Son documentaire T’as juste à porter plainte, co-réalisé avec Gianluca Della Montagna et disponible sur Noovo.ca, relate d'ailleurs le processus judiciaire de cette femme forte et engagée ayant été victime d’agression sexuelle ainsi que celui d’autres femmes victimes.
Elles allient leurs voix pour que le système les écoute et que la culture du viol se fissure enfin. Rencontre avec la réalisatrice Léa Clermont-Dion à ce sujet.
«T’as juste à porter plainte», c’est un documentaire portant sur le processus judiciaire vécu par les victimes d’agressions sexuelles. Parce que je le réalise avec mon chum, on suit mon histoire, c’est-à-dire mon processus judiciaire.

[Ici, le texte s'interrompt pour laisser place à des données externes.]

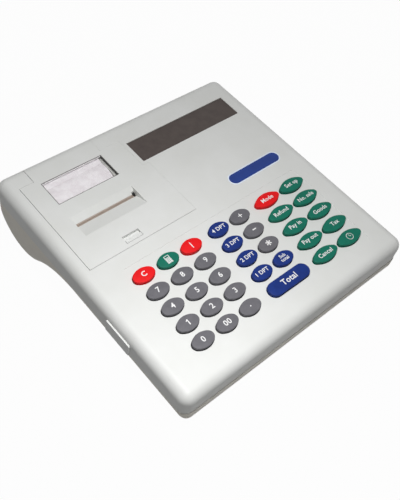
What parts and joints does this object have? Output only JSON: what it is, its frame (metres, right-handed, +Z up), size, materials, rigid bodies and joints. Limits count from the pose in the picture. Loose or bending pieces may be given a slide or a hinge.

Parallèlement à cela, on a d’autres voix qui s’ajoutent, celles d’autres victimes qui ont vécu un processus judiciaire qui ont eu des expériences positives ou négatives. C’est un peu un guide de survie pour les victimes qui voudraient porter plainte.
Pour vrai, non, dans le sens où je ne pensais pas être capable de le faire. J’ai eu des doutes. Avant le procès, j’étais un peu naïve, je ne savais pas trop à quoi m’attendre et je faisais un peu du déni. Mais quand j’ai vécu le procès comme tel, il y a un moment où je me suis demandé si j’allais être capable d’aller jusqu’au bout et si j’avais le droit d’abandonner. Mais je ne pouvais pas abandonner. C’est une expérience tellement intense, je pense qu’on le ressent quand on regarde le documentaire. Il faut vraiment le voir et assister à cela pour comprendre.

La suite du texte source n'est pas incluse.